As former New England Fishery Management Council member David Goethel has often said, fish are pretty much focused on three things: food, sex, and comfortable surroundings (ocean temperatures, habitats and the like). Without prey like river herring, the most persistent preoccupation of the larger predatory fish—food—has been largely missing from inshore waters. And river herring won’t come back until the dams blocking coastal rivers and estuaries are removed, the damaged spawning sites upriver are restored, and the pollution in the region’s rivers is reduced.
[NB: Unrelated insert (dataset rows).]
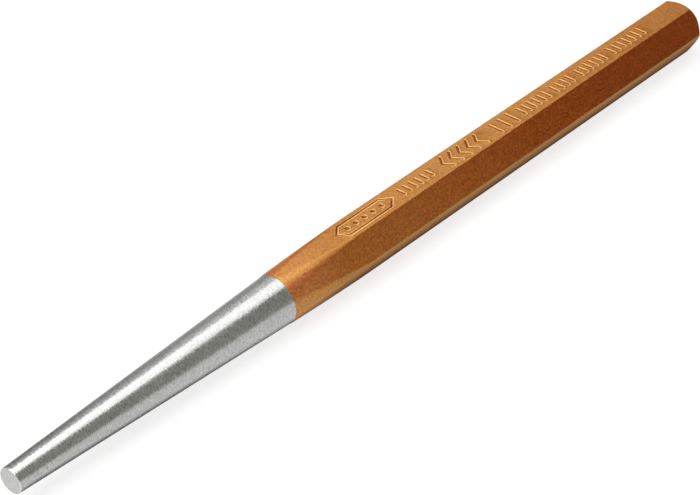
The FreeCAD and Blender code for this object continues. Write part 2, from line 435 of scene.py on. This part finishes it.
class Skin:
    """A closed surface round the axis, built from rings of points, one point for each column."""

    def __init__(self):
        self.points = []
        self.relief = []
        self.faces = []

    def add_point(self, s, angle, radius, height=0.0):
        """height is how far over the top flat the point stands, and is negative in a mark."""
        self.points.append(place(s, angle, radius) + Vector((0, 0, height * MM)))
        self.relief.append(height)
        return len(self.points) - 1

    def add_rings(self, rings):
        """Each ring is (s, radius) for each column."""
        return [[self.add_point(s, a, r) for a, (s, r) in zip(ANGLES, ring)] for ring in rings]

    def join(self, rings, window=None):
        """Faces between neighbouring rings, but for the window: first and last ring and column."""
        for number, (ring, after) in enumerate(zip(rings, rings[1:])):
            for i in range(len(ANGLES)):
                if window and window[0] <= number < window[1] and window[2] <= i < window[3]:
                    continue
                j = (i + 1) % len(ANGLES)
                self.faces.append((ring[i], ring[j], after[j], after[i]))

    def close(self, ring, s):
        """Faces from a ring to a point on the axis."""
        pole = self.add_point(s, 0.0, 0.0)
        self.faces += [(ring[i - 1], ring[i], pole) for i in range(len(ring))]

    def fill(self, rings, window, stations, loops):
        """Fills the window in the top flat with triangles that follow the marks' lines."""
        first, last, low, high = window
        rim = [(first, c) for c in range(low, high)]
        rim += [(r, high) for r in range(first, last)]
        rim += [(last, c) for c in range(high, low, -1)]
        rim += [(r, low) for r in range(last, first, -1)]
        flat = [Vector((stations[r], HALF_FLATS * math.tan(UP - ANGLES[c]))) for r, c in rim]
        known = [rings[r][c] for r, c in rim]
        heights = [0.0] * len(flat)
        edges = [(i, (i + 1) % len(flat)) for i in range(len(flat))]
        for line, line_heights in loops:
            start, count = len(flat), len(line)
            flat += line
            heights += line_heights
            edges += [(start + i, start + (i + 1) % count) for i in range(count)]
        points, _, triangles, sources, _, _ = delaunay_2d_cdt(flat, edges, [], 0, WELD)
        numbers = []
        for point, source in zip(points, sources):
            if source and source[0] < len(known):
                numbers.append(known[source[0]])
                continue
            angle = UP - math.atan2(point.y, HALF_FLATS)
            radius = skin_radius(point.x, hexagon_radius(angle))
            height = heights[source[0]] if source else 0.0
            numbers.append(self.add_point(point.x, angle, radius, height))
        self.faces += [tuple(numbers[i] for i in triangle) for triangle in triangles]

    def build(self, name, material):
        """The object, with its faces turned outwards and shaded smooth."""
        mesh = bpy.data.meshes.new(name)
        mesh.from_pydata([tuple(p) for p in self.points], [], self.faces)
        turned = bmesh.new()
        turned.from_mesh(mesh)
        bmesh.ops.recalc_face_normals(turned, faces=turned.faces)
        turned.to_mesh(mesh)
        turned.free()
        mesh.polygons.foreach_set("use_smooth", [True] * len(mesh.polygons))
        mesh.attributes.new("relief", "FLOAT", "POINT").data.foreach_set("value", self.relief)
        mesh.materials.append(material)
        piece = bpy.data.objects.new(name, mesh)
        bpy.context.scene.collection.objects.link(piece)
        return piece


def bare_radius(s):
    """The ground cone, with the small rise that grinding left in front of the lacquer."""
    rise = max(0.0, (s - BARE + STEP_WIDTH) / STEP_WIDTH)
    return cone(s) + STEP_HEIGHT * rise * rise


def hidden_radius(s, angle, hexagon):
    """The steel's skin under the lacquer, which is lower below the marks than the deepest of them."""
    radius = skin_radius(s, hexagon, COAT)
    across = HALF_FLATS * math.tan(UP - angle) if abs(angle - UP) < math.pi / SIDES else HALF_FLATS
    if MARKED[0] < s < MARKED[1] and abs(across) < MARKED_HALF_WIDTH:
        radius -= WELL_DEPTH
    return radius


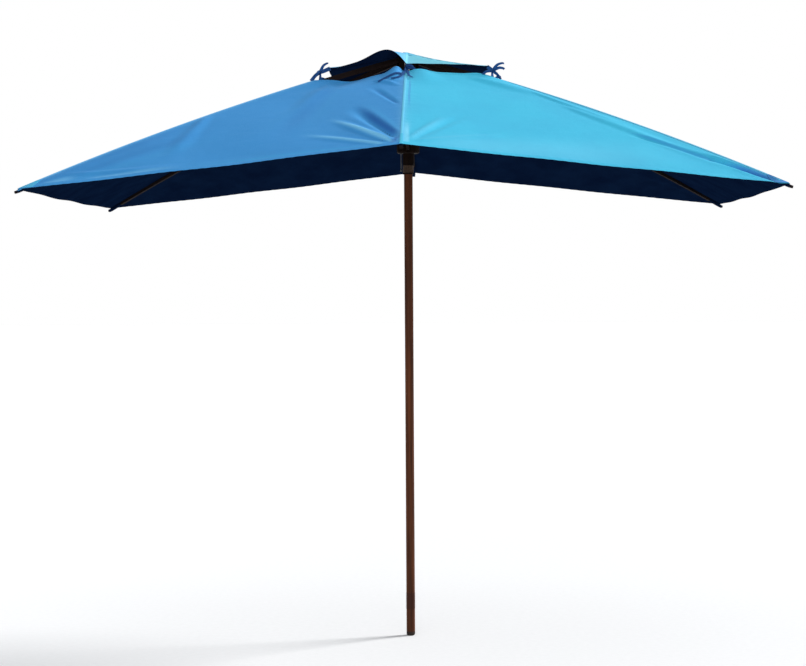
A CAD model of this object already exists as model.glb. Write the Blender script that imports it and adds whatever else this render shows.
"""Looks for a rectangular wooden market umbrella with a vented canopy.

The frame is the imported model, in metres, with the foot of the pole at the origin and
+Z up. The cloth, its ties and the hoist cord are built here, the cloth as curved sheets
over the ribs. Everything solid keeps its CAD shape and gets a procedural material.
"""
import math

import bmesh
import bpy
import numpy as np
from mathutils import Matrix, Vector


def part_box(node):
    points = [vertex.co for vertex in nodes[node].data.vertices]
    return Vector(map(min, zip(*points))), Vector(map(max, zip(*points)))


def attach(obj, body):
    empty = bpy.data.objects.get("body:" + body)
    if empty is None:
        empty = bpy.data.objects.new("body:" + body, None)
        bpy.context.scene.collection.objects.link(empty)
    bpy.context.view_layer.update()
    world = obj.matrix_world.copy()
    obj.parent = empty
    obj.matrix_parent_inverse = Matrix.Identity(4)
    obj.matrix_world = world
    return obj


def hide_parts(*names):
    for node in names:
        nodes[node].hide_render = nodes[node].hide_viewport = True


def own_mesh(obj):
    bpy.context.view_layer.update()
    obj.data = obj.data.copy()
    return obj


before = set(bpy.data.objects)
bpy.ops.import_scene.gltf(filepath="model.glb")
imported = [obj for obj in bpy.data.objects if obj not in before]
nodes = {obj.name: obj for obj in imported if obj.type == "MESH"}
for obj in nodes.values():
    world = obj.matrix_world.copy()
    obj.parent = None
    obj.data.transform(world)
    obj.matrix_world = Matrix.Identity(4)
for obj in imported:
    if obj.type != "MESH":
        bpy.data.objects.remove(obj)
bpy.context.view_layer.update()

# The ribs in order round the pole. Gore g lies between rib g and the next one.
RIBS = ["fl", "fm", "fr", "br", "bm", "bl"]
MIDDLE = ("fm", "bm")
GORES, SIDE_GORES = range(6), (2, 5)


# ---------------------------------------------------------------- frame measurements
def ridge_of(node, direction):
    """Height along a sheet's ridge, as a polynomial of the share of the rib's reach, and
    the shares where the ridge starts and ends."""
    reach = direction.length
    along = direction / reach
    points = {}
    for vertex in nodes[node].data.vertices:
        x, y, z = vertex.co
        if abs(x * along.y - y * along.x) < 1e-4:
            share = round((x * along.x + y * along.y) / reach, 4)
            points[share] = max(z, points.get(share, -1))
    shares = sorted(points)
    degree = 3 if len(shares) > 4 else 1
    return np.polyfit(shares, [points[s] for s in shares], degree), shares[0], shares[-1]


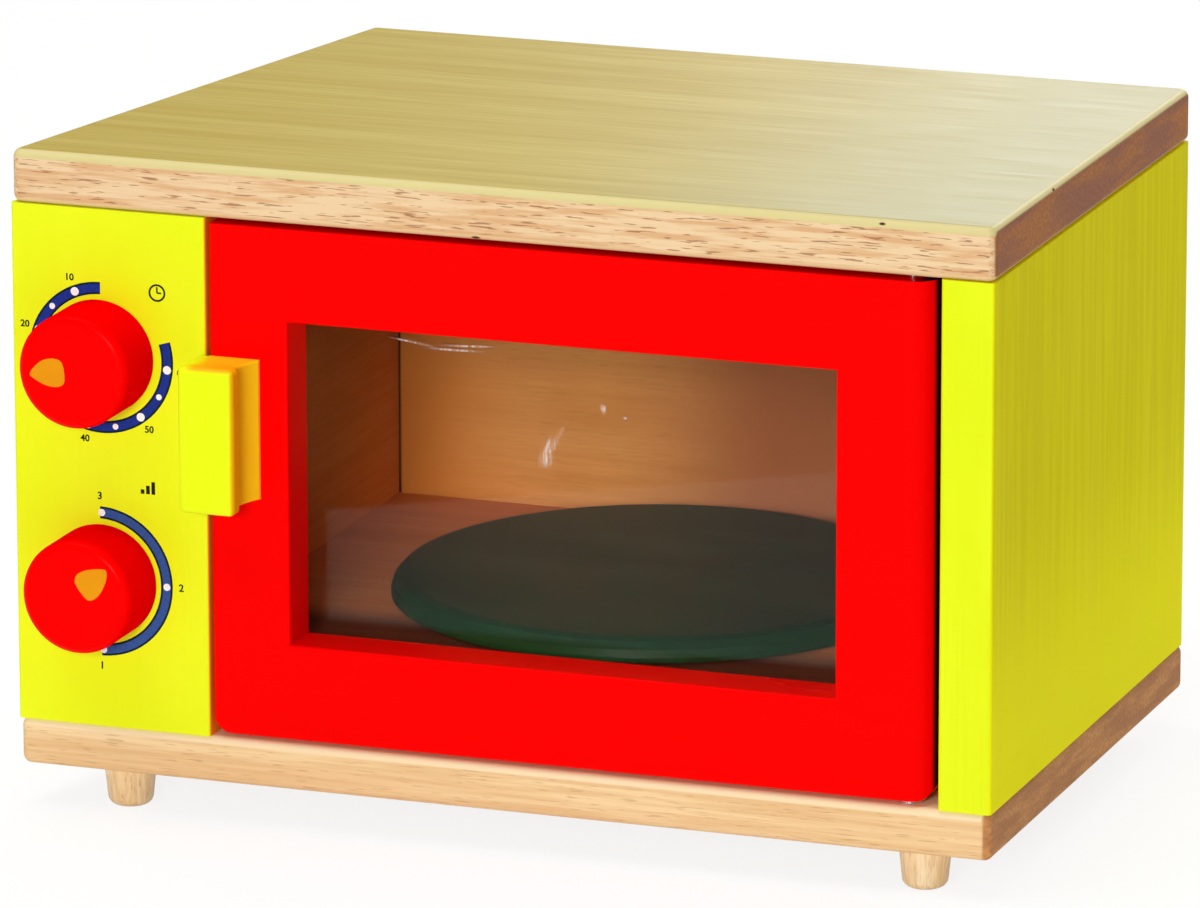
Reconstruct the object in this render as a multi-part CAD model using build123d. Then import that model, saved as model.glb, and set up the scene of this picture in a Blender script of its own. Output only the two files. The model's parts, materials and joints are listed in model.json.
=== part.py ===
from build123d import *
import os
from math import atan, cos, degrees

# A wooden toy microwave oven, in millimetres.
# +Z is up and the front faces -Y. The origin is on the ground under the middle of
# the whole outline, handle included. The control panel is on the left (-X), and the
# door turns on two pins at its right edge.

os.makedirs("parts", exist_ok=True)

# Top and base boards
board_width = 320.0
board_depth = 204.0
side_taper = 42.0
top_thick = 17.0
base_thick = 15.0
board_corner_radius = 3.0
board_edge_radius = 2.6
opening_height = 166.0

# Walls between the boards
right_side_thick = 17.0
left_side_thick = 7.5
wall_edge_radius = 1.2
rear_inset = 1.0
back_thick = 8.0
back_inset = 2.0
control_width = 65.0
control_thick = 17.0
divider_thick = 6.0
divider_gap = 0.4

# Raised oven floor and its rails
floor_height = 29.0
floor_thick = 6.0
rail_thick = 10.0
floor_front_gap = 2.5
batten_height = 10.0

# Feet
foot_height = 13.0
foot_radius = 8.25
foot_tip_radius = 6.9
foot_edge_radius = 3.0
foot_tenon_radius = 4.0
foot_tenon_length = 6.0
foot_front_inset = 12.0
foot_rear_inset = 18.0
foot_right_inset = 24.5
foot_left_inset = 30.5

# Door
door_thick = 18.0
door_left_gap = 1.3
door_right_gap = 2.5
door_end_gap = 1.5
door_corner_radius = 5.5
door_edge_radius = 1.2
left_stile = 25.7
hinge_stile = 30.5
bottom_rail = 30.5
top_rail = 29.5
window_edge_radius = 1.0

# Window pane
pane_thick = 2.0
pane_overlap = 10.0
pane_side_gap = 0.3
pane_screw_inset = 5.0

# Door handle
handle_width = 18.4
handle_height = 46.4
handle_reach = 20.7
handle_edge_radius = 2.0
handle_overhang = 2.8
handle_relief = 0.5
handle_rise = 75.7
grip_thick = 5.0
grip_overhang = 1.0
neck_inset = 2.5
neck_bow = 1.0
neck_edge_radius = 0.8
heel_flare = 0.9
heel_thick = 1.2

# Hinge pins and catch
pin_radius = 2.0
pin_in_door = 12.0
pin_in_board = 8.0
washer_thick = 1.1
washer_radius = 5.0
catch_wall = 2.0
catch_height = 24.0
catch_depth = 12.0
catch_gap = 0.5
magnet_radius = 4.0
magnet_thick = 3.0
plate_radius = 5.0
plate_thick = 1.0

# Knobs
knob_radius = 18.2
knob_height = 22.0
knob_edge_radius = 3.0
knob_gap = 0.4
knob_x = 29.4
timer_knob_rise = 119.2
power_knob_rise = 47.2
axle_radius = 4.0
axle_in_knob = 14.0
collar_radius = 9.0
collar_thick = 4.0

# Turntable
table_side_gap = 3.5
table_left_shift = 3.0
table_thick = 7.0
table_edge_radius = 6.0
spindle_radius = 5.0
spindle_in_table = 4.0
table_washer_radius = 12.0
table_washer_thick = 0.7

# Clearances
running_fit = 0.07
moving_gap = 0.3
seat_gap = 0.02

# Dowels and screws
dowel_radius = 3.0
dowel_in_board = 10.0
dowel_in_wall = 14.0
screw_radius = 1.6
screw_head_radius = 3.2
screw_head_height = 1.8
small_screw_radius = 1.2
small_head_radius = 2.3
small_head_height = 1.2

# Places that follow from the sizes above
left = -board_width / 2
right = board_width / 2
reach = max(handle_reach, knob_height + knob_gap)
front = (reach - board_depth) / 2
rear = front + board_depth
base_top = foot_height + base_thick
top_under = base_top + opening_height
top_face = top_under + top_thick
taper_angle = atan(side_taper / board_depth)
left_wall_run = left_side_thick / cos(taper_angle)
wall_rear = rear - rear_inset
back_rear = rear - back_inset
back_front = back_rear - back_thick
control_right = left + control_width
control_back = front + control_thick
divider_left = left + side_taper * (back_front - front) / board_depth + left_wall_run + divider_gap
cavity_left = divider_left + divider_thick
cavity_right = right - right_side_thick
floor_top = base_top + floor_height
floor_under = floor_top - floor_thick
door_left = control_right + door_left_gap
door_right = cavity_right - door_right_gap
door_low = base_top + door_end_gap
door_high = top_under - door_end_gap
door_back = front + door_thick
floor_front = door_back + floor_front_gap
window_left = door_left + left_stile
window_right = door_right - hinge_stile
window_low = door_low + bottom_rail
window_high = door_high - top_rail
hinge_x = door_right - door_thick / 2
hinge_y = front + door_thick / 2
handle_left = door_left - handle_overhang
handle_right = handle_left + handle_width
handle_low = door_low + handle_rise
handle_high = handle_low + handle_height
grip_x = (door_left + handle_right) / 2
catch_x = grip_x
catch_right = catch_x + magnet_radius + catch_wall
catch_z = (handle_low + handle_high) / 2
catch_front = door_back + catch_gap
timer_z = base_top + timer_knob_rise
power_z = base_top + power_knob_rise
knob_axis_x = left + knob_x
spindle_x = (cavity_left + cavity_right) / 2 - table_left_shift
spindle_y = (door_back + back_front) / 2
table_radius = min(cavity_right - cavity_left - 2 * table_left_shift, back_front - door_back) / 2 - table_side_gap
table_low = floor_top + table_washer_thick + moving_gap
table_high = table_low + table_thick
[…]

Groups throughout New England, from NOAA to the states and municipalities, from large multi-national NGOs like The Nature Conservancy to regional groups like CLF and local watershed associations, have been working for decades to restore those migratory fish runs by tackling all those issues. The New England congressional delegation has historically been very supportive of these efforts through appropriations for restoration and pollution control.

coastal-fisheries

The picture here, taken recently in Plymouth, Massachusetts, shows the removal of the Off Billington Street dam, which was built in the late 1700s and has recently been considered both an ecological problem and a public safety risk. The removal of this dam is part of the larger Town Brook Restoration Project, which will open up hundreds of acres of herring spawning area above these vestigial dams and mill buildings.

The results of that work are only starting to show now. Herring runs are starting to come back, but current returns are still only a shadow of the ecological potential and need. As a crucial step towards rebuilding our inshore fisheries, these efforts can use all the support they can get—both from the environmental community and the fishing community.